Why you should care
Because TV ads sometimes add to your eventual cultural enrichment.
I first noticed Matt McCarthy in a series of Verizon TV spots. He played a woebegone cable guy, downtrodden about his string of canceled appointments, who keeps running into a smug Verizon Fios installer. What struck me about the burly, bearded, redhead was not only his sharp comic timing, but the subtlety of his straight-faced performance. There was just something there, a certain quality, a mix of pathos, vulnerability and physical humor reminiscent of both John Candy and Buster Keaton.

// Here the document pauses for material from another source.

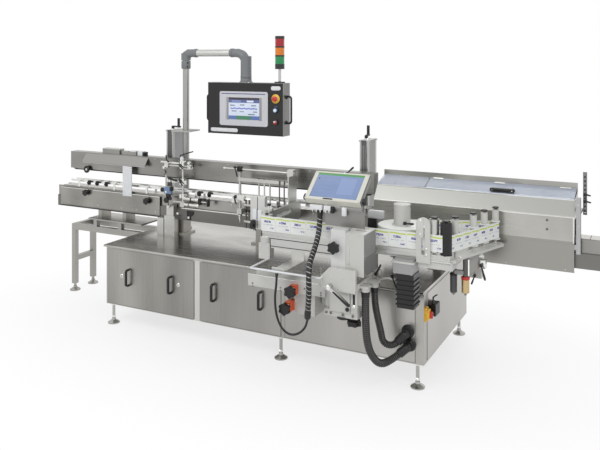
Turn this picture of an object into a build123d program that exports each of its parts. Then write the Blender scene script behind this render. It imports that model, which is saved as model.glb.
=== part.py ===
# Pressure sensitive labeler with its conveyor, hold-down, guards, label head and pendant
import os
from math import atan2, asin, cos, degrees, radians, sin, tan
from build123d import *

# Main sizes in millimetres. X runs along the conveyor, Y to the rear, Z up from the floor.
cabinet_left = -1510.0
cabinet_right = 1005.0
cabinet_front = -30.0
cabinet_back = 1010.0
cabinet_bottom = 150.0
table_height = 600.0
table_thickness = 15.0
table_lip = 15.0
panel_sheet = 3.0
panel_gap = 8.0
sheet = 3.0
hose_diameter = 46.0
port_length = 36.0
elbow_y = cabinet_front - 68.0
upper_away = Vector(-0.66, -0.25, -0.71).normalized()
lower_away = Vector(-0.70, -0.35, -0.62).normalized()
hose_elbows = ((905.0, 345.0, upper_away, 52.0), (915.0, 265.0, lower_away, 45.0))
seat_gap = 0.3

# Cabinet feet
foot_inset = 48.0
foot_pad_diameter = 90.0
foot_stem_diameter = 22.0

# Conveyor
conveyor_left = -2540.0
conveyor_right = 2150.0
conveyor_centre = 560.0
conveyor_height = 905.0
beam_width = 150.0
beam_bottom = conveyor_height - 185.0
beam_top = conveyor_height - 90.0
chain_width = 110.0
chain_thickness = 6.0
side_plate = 6.0

# Hold-down over the bottles
holddown_left = -2420.0
holddown_right = 470.0
holddown_bottom = conveyor_height + 139.0
holddown_top = holddown_bottom + 161.0
holddown_depth = 80.0
hood_left = -2240.0
hood_length = 690.0

# Adjusting columns
column_width = 66.0
column_depth = 168.0
column_top = 1425.0
column_front = 645.0
left_column_x = -1424.0
right_column_x = 341.0
crank_reach = 72.0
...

Catching his stand-up routine at assorted NYC comedy clubs was, well, a revelation. Gone was the quiet and hapless cable guy. McCarthy onstage is a howling bear of a comedian, brash and crass and confrontational. He is an utter lunatic, the dichotomy only making his low-key cable guy that much more impressive.
Yet despite it all, and despite his obvious talents, McCarthy has remained an unknown quantity to the American public.
“I’m lucky, I guess, that I can play a straight man,” he says. “My favorite movie when I was a kid was, and still is, The Blues Brothers, so in addition to the crazy Bugs Bunny shit, I fell in love with deadpan comedy at an early age.”
After getting a taste of showbiz in the late ’90s as the Fordham University mascot, he moved to New York and began doing stand-up with his friend and roommate Pete Holmes in 2003. The pair also formed a small production company, Front Page Films, and starred in a string of online comedy shorts as well as shooting a number of hilarious, completely outrageous spec commercials for the likes of Doritos, Klondike bars and Crunch Fitness. It was those shorts that led to McCarthy’s appearance in spots for Guinness and Verizon.
After releasing a comedy album, Come Clean, in 2010, McCarthy, a longtime obsessive wrestling fan, worked as a creative writer for the WWE until 2012, when he moved to Los Angeles to take a job as a writer and regular performer on The Pete Holmes Show, the show itself a direct result of those FPF shorts. The show only lasted a season on TBS, but in the meantime McCarthy has done guest spots as various drunks, crazies and bowling buddies on shows like Curb Your Enthusiasm, Louie and Brooklyn Nine-Nine, and has been cast in small roles in a few features, including The Normals and the Will Ferrell comedy The Other Guys. These days McCarthy is a regular on CollegeHumor.com and hosts his own podcast, We Watch Wrestling.
Yet despite it all, and despite his obvious talents, McCarthy has remained an unknown quantity to the American public. But I wager all that could change in an instant. “My goal is to be a comedian, whatever that means,” he says. “The way I look at it, I don’t have a problem being someone else on TV or in a movie, saying someone else’s words, because I can do whatever I want at night on the stage. I can be myself.”